··· Source data ···

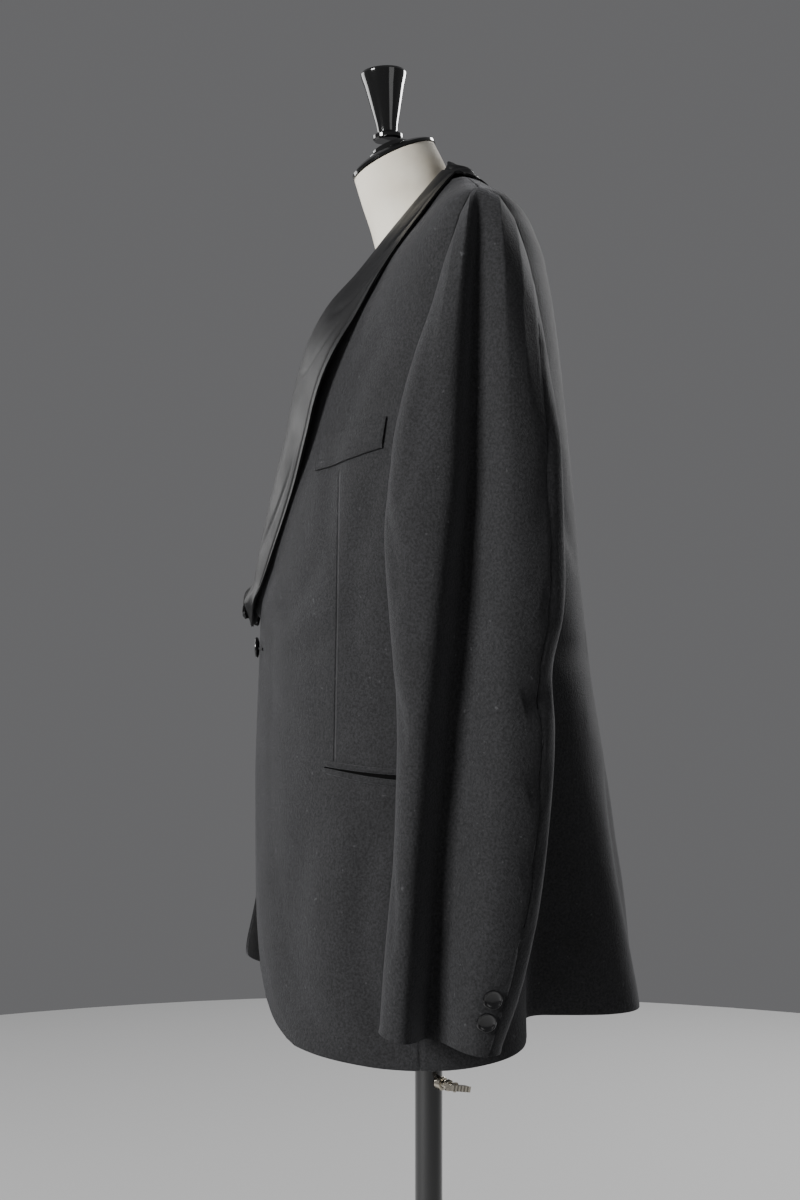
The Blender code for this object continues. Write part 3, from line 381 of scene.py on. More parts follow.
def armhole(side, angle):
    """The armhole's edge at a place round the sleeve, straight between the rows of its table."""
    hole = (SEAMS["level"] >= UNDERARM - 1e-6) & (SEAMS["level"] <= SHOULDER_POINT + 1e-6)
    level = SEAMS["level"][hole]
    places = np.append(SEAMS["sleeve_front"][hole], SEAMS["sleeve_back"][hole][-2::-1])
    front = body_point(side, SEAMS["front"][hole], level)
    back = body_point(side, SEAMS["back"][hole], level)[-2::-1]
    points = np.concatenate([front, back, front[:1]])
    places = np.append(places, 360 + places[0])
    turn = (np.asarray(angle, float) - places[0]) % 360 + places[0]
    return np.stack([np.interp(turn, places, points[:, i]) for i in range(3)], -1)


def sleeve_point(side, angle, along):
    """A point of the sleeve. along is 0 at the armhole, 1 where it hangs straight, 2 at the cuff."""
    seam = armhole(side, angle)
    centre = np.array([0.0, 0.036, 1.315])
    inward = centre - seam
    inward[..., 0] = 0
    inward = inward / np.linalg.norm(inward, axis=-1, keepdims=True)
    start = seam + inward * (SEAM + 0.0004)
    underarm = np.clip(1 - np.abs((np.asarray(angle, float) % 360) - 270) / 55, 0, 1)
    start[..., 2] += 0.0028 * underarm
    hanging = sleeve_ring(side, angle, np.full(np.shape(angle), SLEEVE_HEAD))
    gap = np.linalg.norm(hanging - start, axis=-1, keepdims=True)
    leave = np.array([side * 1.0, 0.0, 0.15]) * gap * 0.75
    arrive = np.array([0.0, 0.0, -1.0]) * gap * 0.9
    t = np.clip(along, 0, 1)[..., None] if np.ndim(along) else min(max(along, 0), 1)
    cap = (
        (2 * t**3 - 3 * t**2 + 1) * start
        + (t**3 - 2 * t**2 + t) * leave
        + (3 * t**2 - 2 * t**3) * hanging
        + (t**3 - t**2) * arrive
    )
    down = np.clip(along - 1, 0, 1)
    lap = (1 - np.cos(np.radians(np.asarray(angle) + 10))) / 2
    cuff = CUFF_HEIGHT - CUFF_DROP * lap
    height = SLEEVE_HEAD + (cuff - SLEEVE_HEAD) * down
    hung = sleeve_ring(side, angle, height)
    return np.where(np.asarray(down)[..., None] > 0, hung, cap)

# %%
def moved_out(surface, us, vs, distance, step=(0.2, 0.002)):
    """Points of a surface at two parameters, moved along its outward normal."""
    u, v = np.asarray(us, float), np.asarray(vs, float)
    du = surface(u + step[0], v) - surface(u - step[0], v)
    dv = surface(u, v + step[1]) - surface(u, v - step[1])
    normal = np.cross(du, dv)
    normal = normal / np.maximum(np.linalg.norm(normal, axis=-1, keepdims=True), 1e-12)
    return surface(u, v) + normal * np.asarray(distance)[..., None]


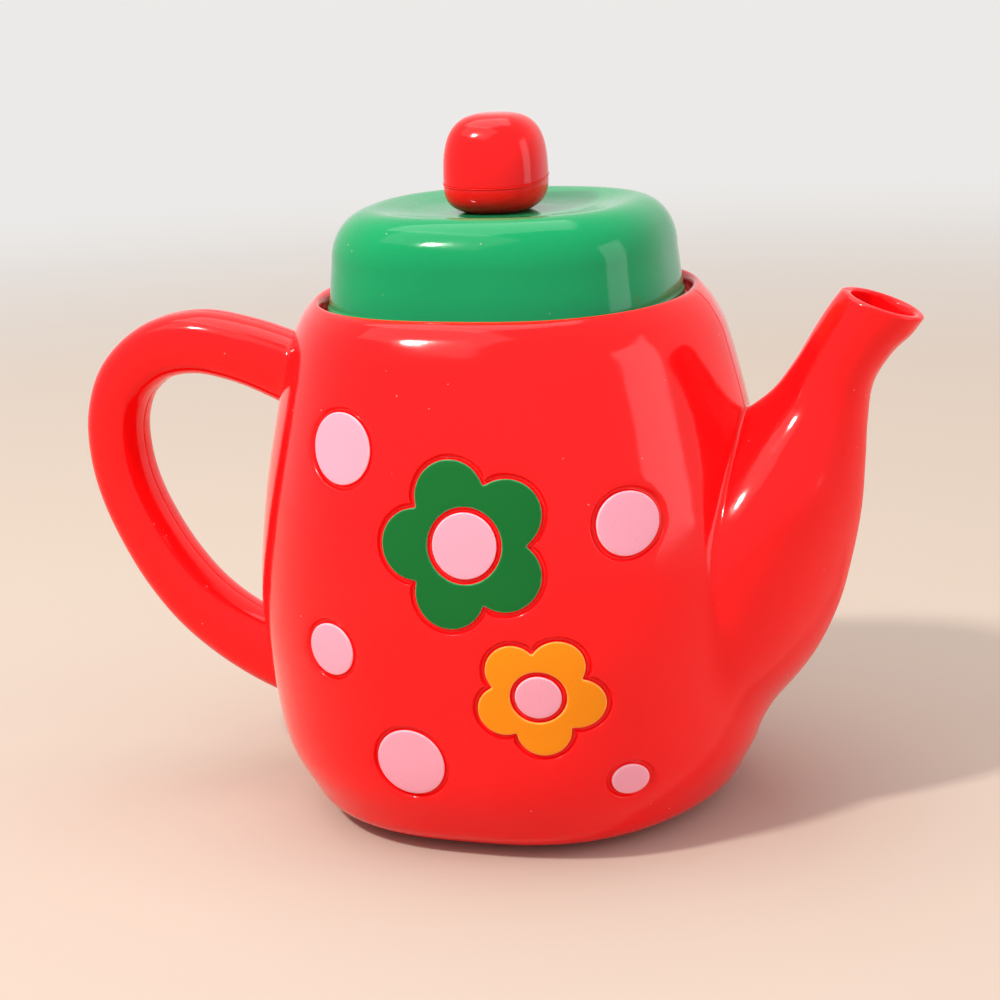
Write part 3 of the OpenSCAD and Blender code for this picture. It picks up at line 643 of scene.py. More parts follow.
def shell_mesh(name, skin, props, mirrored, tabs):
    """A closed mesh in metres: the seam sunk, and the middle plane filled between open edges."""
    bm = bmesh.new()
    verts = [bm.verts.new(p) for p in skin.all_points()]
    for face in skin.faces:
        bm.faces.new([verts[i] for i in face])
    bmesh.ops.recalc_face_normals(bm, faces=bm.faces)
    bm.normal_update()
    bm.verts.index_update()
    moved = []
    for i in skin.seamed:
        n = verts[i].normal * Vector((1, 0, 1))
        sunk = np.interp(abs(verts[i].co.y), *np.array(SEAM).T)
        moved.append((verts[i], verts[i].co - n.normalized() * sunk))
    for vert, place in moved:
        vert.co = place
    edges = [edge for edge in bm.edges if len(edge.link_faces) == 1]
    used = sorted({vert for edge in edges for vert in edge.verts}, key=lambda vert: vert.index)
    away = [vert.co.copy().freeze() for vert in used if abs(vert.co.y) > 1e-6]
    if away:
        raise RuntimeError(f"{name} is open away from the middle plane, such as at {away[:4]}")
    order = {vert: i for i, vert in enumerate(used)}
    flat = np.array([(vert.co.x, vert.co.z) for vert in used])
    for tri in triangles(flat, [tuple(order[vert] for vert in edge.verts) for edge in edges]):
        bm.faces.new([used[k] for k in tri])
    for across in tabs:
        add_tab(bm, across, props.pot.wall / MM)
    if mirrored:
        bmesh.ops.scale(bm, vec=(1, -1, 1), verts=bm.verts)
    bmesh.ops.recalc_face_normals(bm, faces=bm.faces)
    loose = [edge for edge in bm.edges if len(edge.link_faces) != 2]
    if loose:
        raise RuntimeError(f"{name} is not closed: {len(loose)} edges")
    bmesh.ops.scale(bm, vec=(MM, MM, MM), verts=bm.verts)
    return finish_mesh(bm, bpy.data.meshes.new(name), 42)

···

◆ Do this
Write out the entire listing exactly.

◆ Output for this task
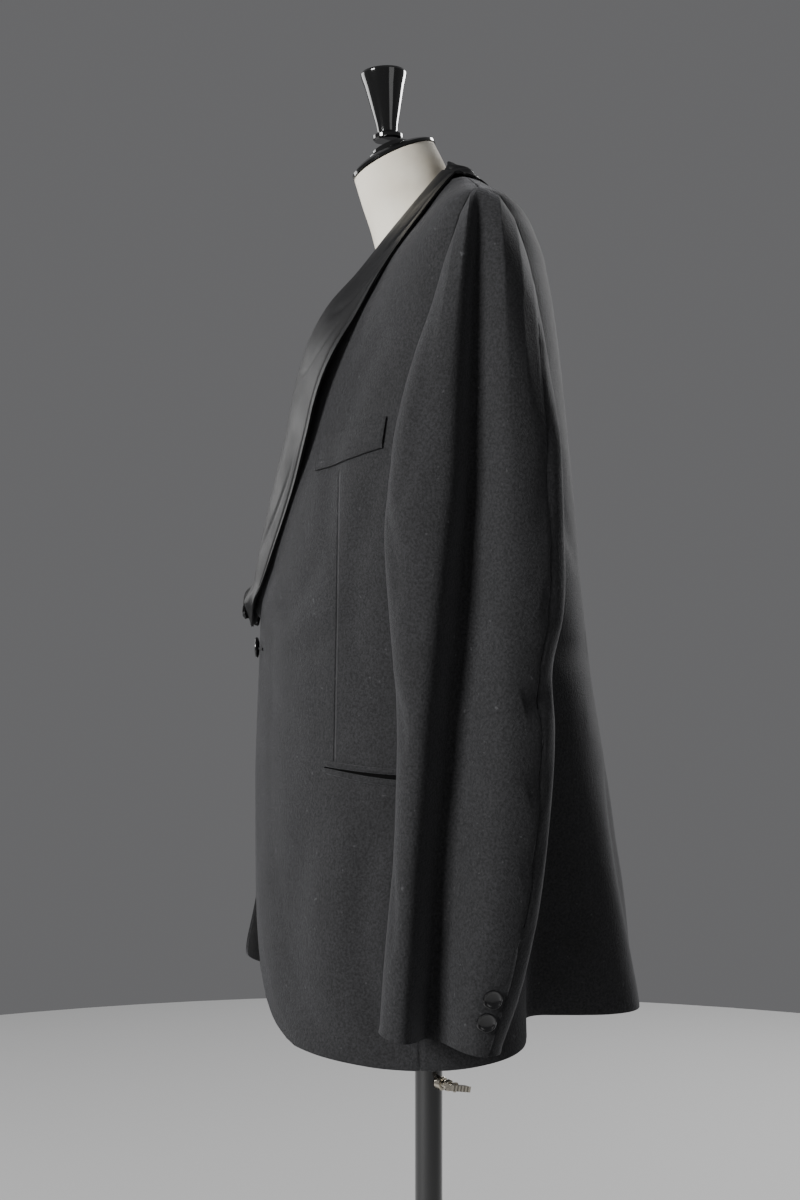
The Blender code for this object continues. Write part 3, from line 381 of scene.py on. More parts follow.
def armhole(side, angle):
    """The armhole's edge at a place round the sleeve, straight between the rows of its table."""
    hole = (SEAMS["level"] >= UNDERARM - 1e-6) & (SEAMS["level"] <= SHOULDER_POINT + 1e-6)
    level = SEAMS["level"][hole]
    places = np.append(SEAMS["sleeve_front"][hole], SEAMS["sleeve_back"][hole][-2::-1])
    front = body_point(side, SEAMS["front"][hole], level)
    back = body_point(side, SEAMS["back"][hole], level)[-2::-1]
    points = np.concatenate([front, back, front[:1]])
    places = np.append(places, 360 + places[0])
    turn = (np.asarray(angle, float) - places[0]) % 360 + places[0]
    return np.stack([np.interp(turn, places, points[:, i]) for i in range(3)], -1)


def sleeve_point(side, angle, along):
    """A point of the sleeve. along is 0 at the armhole, 1 where it hangs straight, 2 at the cuff."""
    seam = armhole(side, angle)
    centre = np.array([0.0, 0.036, 1.315])
    inward = centre - seam
    inward[..., 0] = 0
    inward = inward / np.linalg.norm(inward, axis=-1, keepdims=True)
    start = seam + inward * (SEAM + 0.0004)
    underarm = np.clip(1 - np.abs((np.asarray(angle, float) % 360) - 270) / 55, 0, 1)
    start[..., 2] += 0.0028 * underarm
    hanging = sleeve_ring(side, angle, np.full(np.shape(angle), SLEEVE_HEAD))
    gap = np.linalg.norm(hanging - start, axis=-1, keepdims=True)
    leave = np.array([side * 1.0, 0.0, 0.15]) * gap * 0.75
    arrive = np.array([0.0, 0.0, -1.0]) * gap * 0.9
    t = np.clip(along, 0, 1)[..., None] if np.ndim(along) else min(max(along, 0), 1)
    cap = (
        (2 * t**3 - 3 * t**2 + 1) * start
        + (t**3 - 2 * t**2 + t) * leave
        + (3 * t**2 - 2 * t**3) * hanging
        + (t**3 - t**2) * arrive
    )
    down = np.clip(along - 1, 0, 1)
    lap = (1 - np.cos(np.radians(np.asarray(angle) + 10))) / 2
    cuff = CUFF_HEIGHT - CUFF_DROP * lap
    height = SLEEVE_HEAD + (cuff - SLEEVE_HEAD) * down
    hung = sleeve_ring(side, angle, height)
    return np.where(np.asarray(down)[..., None] > 0, hung, cap)

# %%
def moved_out(surface, us, vs, distance, step=(0.2, 0.002)):
    """Points of a surface at two parameters, moved along its outward normal."""
    u, v = np.asarray(us, float), np.asarray(vs, float)
    du = surface(u + step[0], v) - surface(u - step[0], v)
    dv = surface(u, v + step[1]) - surface(u, v - step[1])
    normal = np.cross(du, dv)
    normal = normal / np.maximum(np.linalg.norm(normal, axis=-1, keepdims=True), 1e-12)
    return surface(u, v) + normal * np.asarray(distance)[..., None]


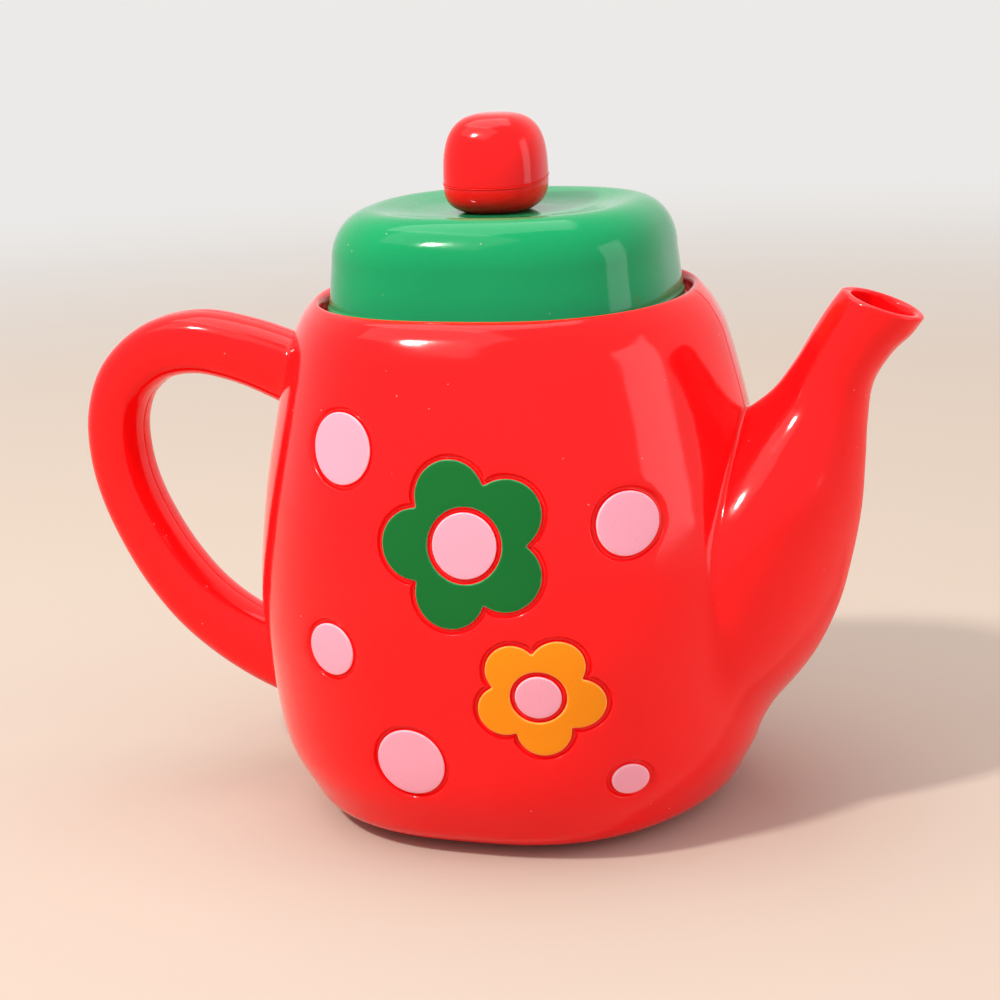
Write part 3 of the OpenSCAD and Blender code for this picture. It picks up at line 643 of scene.py. More parts follow.
def shell_mesh(name, skin, props, mirrored, tabs):
    """A closed mesh in metres: the seam sunk, and the middle plane filled between open edges."""
    bm = bmesh.new()
    verts = [bm.verts.new(p) for p in skin.all_points()]
    for face in skin.faces:
        bm.faces.new([verts[i] for i in face])
    bmesh.ops.recalc_face_normals(bm, faces=bm.faces)
    bm.normal_update()
    bm.verts.index_update()
    moved = []
    for i in skin.seamed:
        n = verts[i].normal * Vector((1, 0, 1))
        sunk = np.interp(abs(verts[i].co.y), *np.array(SEAM).T)
        moved.append((verts[i], verts[i].co - n.normalized() * sunk))
    for vert, place in moved:
        vert.co = place
    edges = [edge for edge in bm.edges if len(edge.link_faces) == 1]
    used = sorted({vert for edge in edges for vert in edge.verts}, key=lambda vert: vert.index)
    away = [vert.co.copy().freeze() for vert in used if abs(vert.co.y) > 1e-6]
    if away:
        raise RuntimeError(f"{name} is open away from the middle plane, such as at {away[:4]}")
    order = {vert: i for i, vert in enumerate(used)}
    flat = np.array([(vert.co.x, vert.co.z) for vert in used])
    for tri in triangles(flat, [tuple(order[vert] for vert in edge.verts) for edge in edges]):
        bm.faces.new([used[k] for k in tri])
    for across in tabs:
        add_tab(bm, across, props.pot.wall / MM)
    if mirrored:
        bmesh.ops.scale(bm, vec=(1, -1, 1), verts=bm.verts)
    bmesh.ops.recalc_face_normals(bm, faces=bm.faces)
    loose = [edge for edge in bm.edges if len(edge.link_faces) != 2]
    if loose:
        raise RuntimeError(f"{name} is not closed: {len(loose)} edges")
    bmesh.ops.scale(bm, vec=(MM, MM, MM), verts=bm.verts)
    return finish_mesh(bm, bpy.data.meshes.new(name), 42)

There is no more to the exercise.